The CIA Just Put 12M Pages of Files Online. Start Here
This week, the Central Intelligence Agency posted its CIA Records Search Tool database online, making roughly 930,000 declassified documents—over 12 million pages in all—widely accessible for the first time. Since no one has time to sift through that many digital files, we did it for you. Here’s the last five decades of CIA papers, greatest hits edition.

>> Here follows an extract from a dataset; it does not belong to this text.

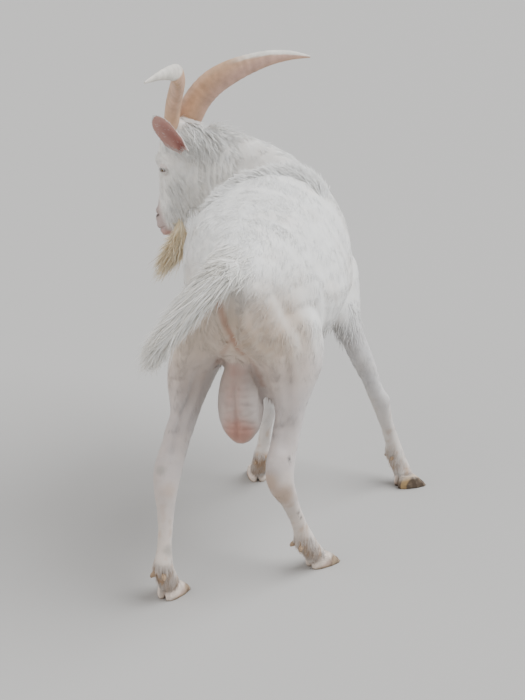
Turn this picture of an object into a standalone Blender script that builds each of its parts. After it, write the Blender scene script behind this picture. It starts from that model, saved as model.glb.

The document trove, CREST, was already declassified and technically available to the public, but only in person, from specific computers at the National Archives in Maryland. Digitizing that big a haul has also been quite a process; in 2014, the CIA said it could take up to six years to get it all online. To help speed things up, journalist Michael Best launched a Kickstarter campaign to go to the National Archive CREST computers, print out each page of the database one by one, scan them, and digitally publish the archive that way. Probably better for all involved that it didn’t come to that.
There may not be many shocking revelations lurking inside the trove, but the newfound accessibility will legitimately aide researchers, academics, and curious citizens. “What it mostly is is magazine and newspaper articles from all over the world,” says Nick Cullather, a historian at Indiana University who specializes in US foreign relations and intelligence. “But that’s kind of interesting because it’s a collection of things people were reading at a particular time… It gives you a sense of how the CIA was perceiving the world.”